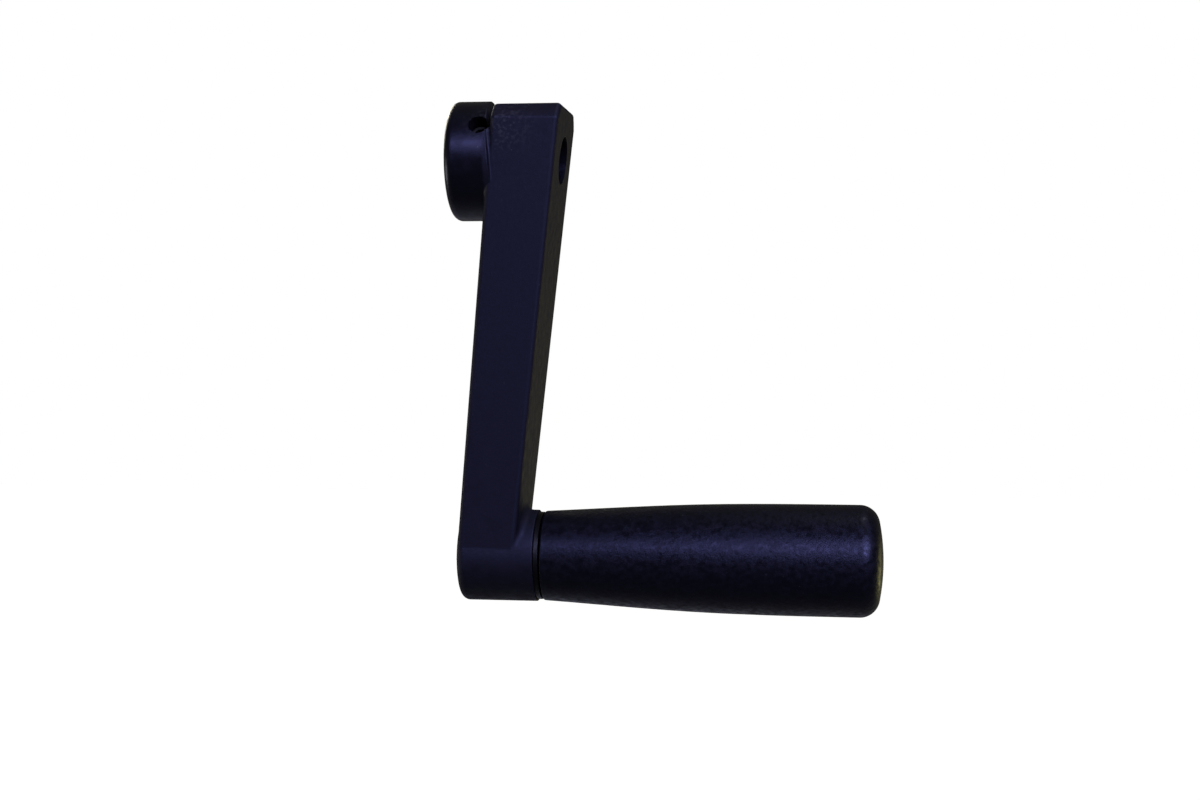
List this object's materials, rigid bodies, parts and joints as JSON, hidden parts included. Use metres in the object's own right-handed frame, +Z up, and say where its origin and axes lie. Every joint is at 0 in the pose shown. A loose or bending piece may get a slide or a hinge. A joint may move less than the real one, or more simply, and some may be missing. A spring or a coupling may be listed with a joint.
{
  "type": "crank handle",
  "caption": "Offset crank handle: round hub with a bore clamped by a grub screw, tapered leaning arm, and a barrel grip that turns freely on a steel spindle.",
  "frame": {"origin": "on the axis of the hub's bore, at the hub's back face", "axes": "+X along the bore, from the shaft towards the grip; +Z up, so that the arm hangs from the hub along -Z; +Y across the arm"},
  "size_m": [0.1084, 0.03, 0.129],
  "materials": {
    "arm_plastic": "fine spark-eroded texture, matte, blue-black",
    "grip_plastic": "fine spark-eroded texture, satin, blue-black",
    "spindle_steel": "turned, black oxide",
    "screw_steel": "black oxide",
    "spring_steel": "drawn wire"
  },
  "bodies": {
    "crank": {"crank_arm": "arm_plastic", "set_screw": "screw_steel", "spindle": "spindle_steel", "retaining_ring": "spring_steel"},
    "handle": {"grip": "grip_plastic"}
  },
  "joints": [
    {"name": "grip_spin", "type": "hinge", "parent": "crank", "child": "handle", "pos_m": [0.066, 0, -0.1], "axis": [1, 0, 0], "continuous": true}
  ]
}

★ ★ ★ ★ ★

Your task is to print the whole listing again exactly.

> _ANSWER FOR THE TASK_:
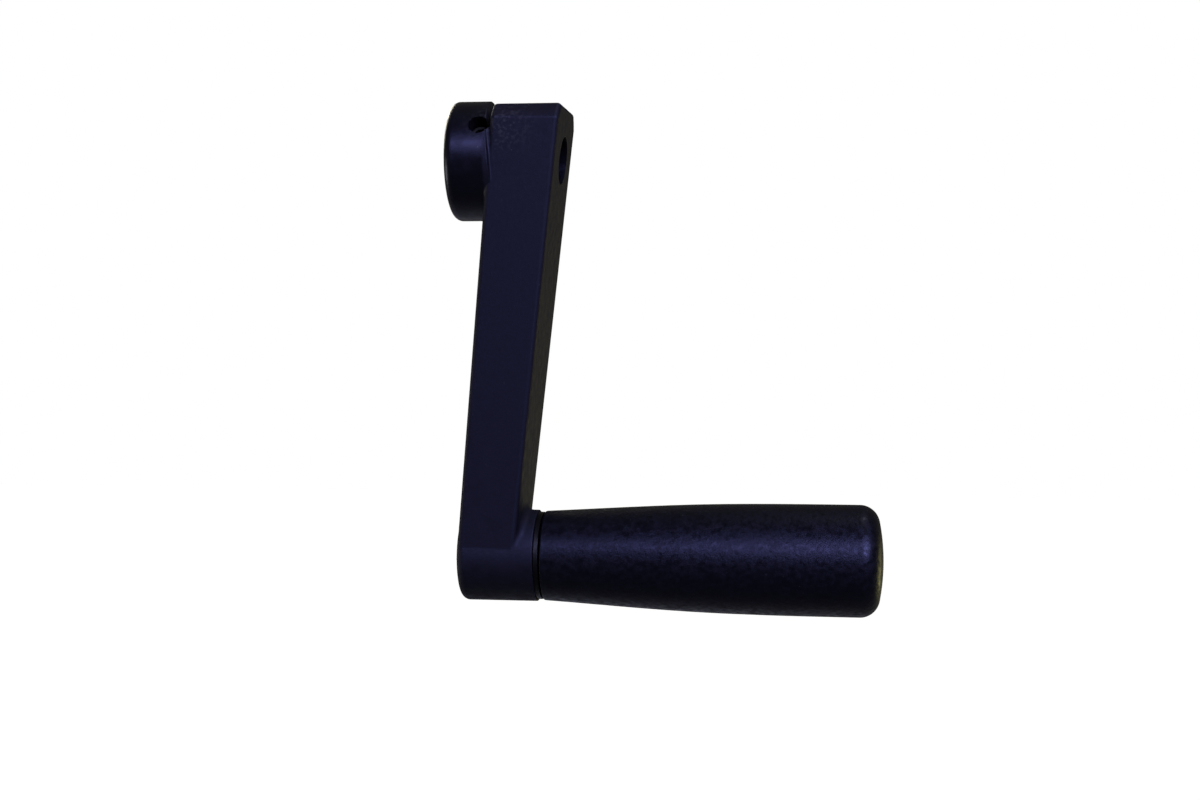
List this object's materials, rigid bodies, parts and joints as JSON, hidden parts included. Use metres in the object's own right-handed frame, +Z up, and say where its origin and axes lie. Every joint is at 0 in the pose shown. A loose or bending piece may get a slide or a hinge. A joint may move less than the real one, or more simply, and some may be missing. A spring or a coupling may be listed with a joint.
{
  "type": "crank handle",
  "caption": "Offset crank handle: round hub with a bore clamped by a grub screw, tapered leaning arm, and a barrel grip that turns freely on a steel spindle.",
  "frame": {"origin": "on the axis of the hub's bore, at the hub's back face", "axes": "+X along the bore, from the shaft towards the grip; +Z up, so that the arm hangs from the hub along -Z; +Y across the arm"},
  "size_m": [0.1084, 0.03, 0.129],
  "materials": {
    "arm_plastic": "fine spark-eroded texture, matte, blue-black",
    "grip_plastic": "fine spark-eroded texture, satin, blue-black",
    "spindle_steel": "turned, black oxide",
    "screw_steel": "black oxide",
    "spring_steel": "drawn wire"
  },
  "bodies": {
    "crank": {"crank_arm": "arm_plastic", "set_screw": "screw_steel", "spindle": "spindle_steel", "retaining_ring": "spring_steel"},
    "handle": {"grip": "grip_plastic"}
  },
  "joints": [
    {"name": "grip_spin", "type": "hinge", "parent": "crank", "child": "handle", "pos_m": [0.066, 0, -0.1], "axis": [1, 0, 0], "continuous": true}
  ]
}